I once worked on a project where the company actually hired a consultant to translate corporate jargon into generic tech and software development terms. Apparently, they were struggling to find new hires or consultants with the skills they were looking for. Additionally, the resources they would gamble on were so lost trying to understand requirements, the development departments turned into revolving doors. The “Demystification Consultant” had a full time job translating specs and RFP’s so vendors could understand what to bid on. It might have been cheaper to adopt language learning methodologies and switch to a common communication device, illustrations.

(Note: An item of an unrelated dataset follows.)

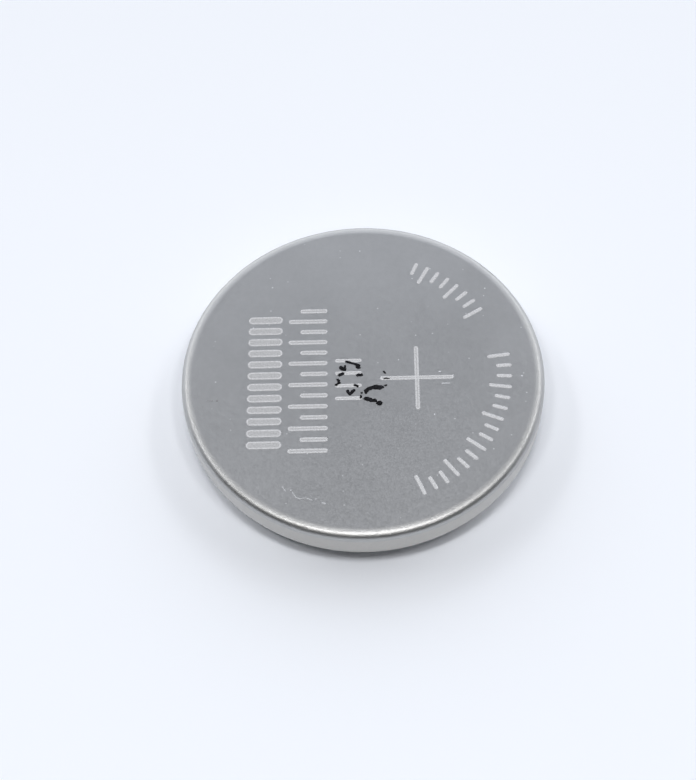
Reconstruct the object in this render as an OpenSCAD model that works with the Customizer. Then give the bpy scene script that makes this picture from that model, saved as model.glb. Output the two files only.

In Agile that translates to frequent demonstrations of development progress. Rather than placing the entire project’s success on a nearly finalized demonstration of a product 2 weeks from delivery, Agile iterative development practices frequent illustrations of what the product will be so stake holders can approve or make changes with enough lead time to actually see the modifications implemented.

How does a consultant benefit from this process? Well like it or not, no matter what the contract says, an unhappy customer can remove a consultant and withhold payment if the customer believes they can argue in court that the contract was violated. Consultants are burdened with not just delivering what was promised on the agreed schedule, but also executing the contract in such a way that the customer wants to work with them again or act as a reference for other potential clients. Conducting frequent demonstrations: illustrates your responsiveness to your customers’ needs, reaffirms progress made on the deliverables  and keeps the lines of communication open for timely reactions to change. Agile is the best defense against “That’s not what I asked for” in the final days of your project.

The customer isn’t always right–they’re hiring you to answer the question for them. It’s your job to read between the lines of what the customer says they want and give them what they need. The point is the answers you get from someone who isn’t an expert in YOUR field can’t logically be the solution to the problem. You’re dealing with breadcrumbs, not road maps.